Repeat exactly the lines of the listing below, please, starting with the first and ending with the line containing "CLOTH_FRAMES = 20"; leave out the rest.

» **DATA SECTION**
________________________
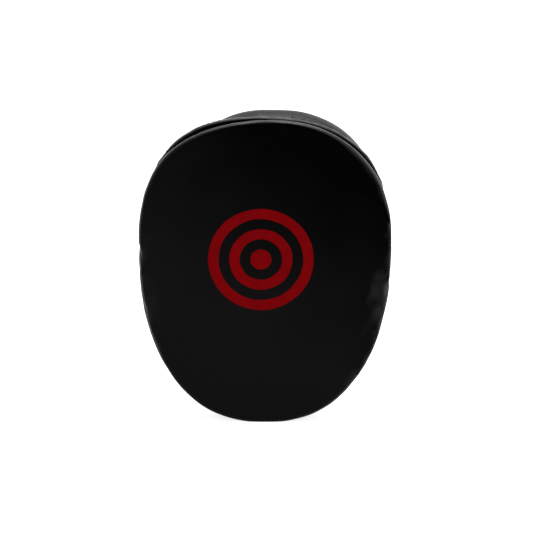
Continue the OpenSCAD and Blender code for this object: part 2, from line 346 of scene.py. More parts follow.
def noise(points, size, seed):
    """Smooth, repeatable bumps between -1 and 1, about size across."""
    draw = np.random.default_rng(seed)
    total = np.zeros(len(points))
    for _ in range(14):
        way = draw.normal(size=3)
        way *= TAU / size / np.linalg.norm(way) * draw.uniform(0.55, 1.25)
        total += np.sin(points @ way + draw.uniform(0, TAU))
    return total / 5.2


def inner_points(rows, columns, rim_rows, rim_columns):
    """Numbers of the points of a grid that lie further in than its rim."""
    return np.arange(rows * columns).reshape(rows, columns)[rim_rows:-rim_rows,
                                                            rim_columns:-rim_columns].ravel()


CLOTH_FRAMES = 20


def inflate(made, free, pressure, cap, shrink=-0.01):
    """Swells made as cloth over its filling. Only free points move, and none beyond cap."""
    start = coordinates(made)
    held = np.ones(len(start), bool)
    held[free] = False
    pins = made.vertex_groups.new(name="held")
    pins.add([int(k) for k in np.flatnonzero(held)], 1.0, "REPLACE")
    cloth = made.modifiers.new("cloth", "CLOTH")
    facts = cloth.settings
    facts.quality = 6
    facts.mass = 0.25
    facts.air_damping = 4
    facts.tension_stiffness = facts.compression_stiffness = 22
    facts.shear_stiffness = 8
    facts.bending_stiffness = 1.2
    facts.use_pressure = True
    facts.uniform_pressure_force = pressure
    facts.shrink_min = facts.shrink_max = shrink
    facts.vertex_group_mass = "held"
    facts.effector_weights.gravity = 0
    cloth.point_cache.frame_start, cloth.point_cache.frame_end = 1, CLOTH_FRAMES
    scene = bpy.context.scene
    for k in range(1, CLOTH_FRAMES + 1):
        scene.frame_set(k)
    move = coordinates(made.evaluated_get(bpy.context.evaluated_depsgraph_get())) - start
    made.modifiers.clear()
    made.vertex_groups.clear()
    scene.frame_set(1)
    far = np.linalg.norm(move, axis=1, keepdims=True)
    move *= np.minimum(1, cap / np.maximum(far, 1e-9))
    set_coordinates(made, start + move)
    return made


def relax(made, weight, rounds):
    """Even out the creases of a mesh, as far as each point's weight lets it."""
    ends = np.array([edge.vertices[:] for edge in made.data.edges])
    shared = np.bincount(ends.ravel(), minlength=len(weight))[:, None]
    co = coordinates(made)
    for _ in range(rounds):
        around = np.zeros_like(co)
        np.add.at(around, ends[:, 0], co[ends[:, 1]])
        np.add.at(around, ends[:, 1], co[ends[:, 0]])
        co = co + 0.5 * weight[:, None] * (around / shared - co)
    set_coordinates(made, co)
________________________
» **THE RESULT**
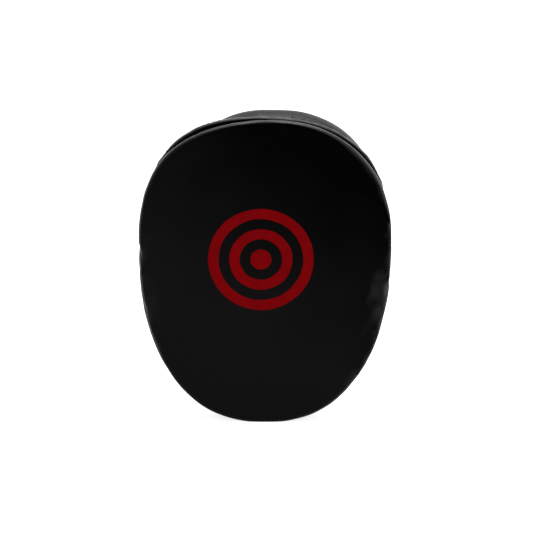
Continue the OpenSCAD and Blender code for this object: part 2, from line 346 of scene.py. More parts follow.
def noise(points, size, seed):
    """Smooth, repeatable bumps between -1 and 1, about size across."""
    draw = np.random.default_rng(seed)
    total = np.zeros(len(points))
    for _ in range(14):
        way = draw.normal(size=3)
        way *= TAU / size / np.linalg.norm(way) * draw.uniform(0.55, 1.25)
        total += np.sin(points @ way + draw.uniform(0, TAU))
    return total / 5.2


def inner_points(rows, columns, rim_rows, rim_columns):
    """Numbers of the points of a grid that lie further in than its rim."""
    return np.arange(rows * columns).reshape(rows, columns)[rim_rows:-rim_rows,
                                                            rim_columns:-rim_columns].ravel()


CLOTH_FRAMES = 20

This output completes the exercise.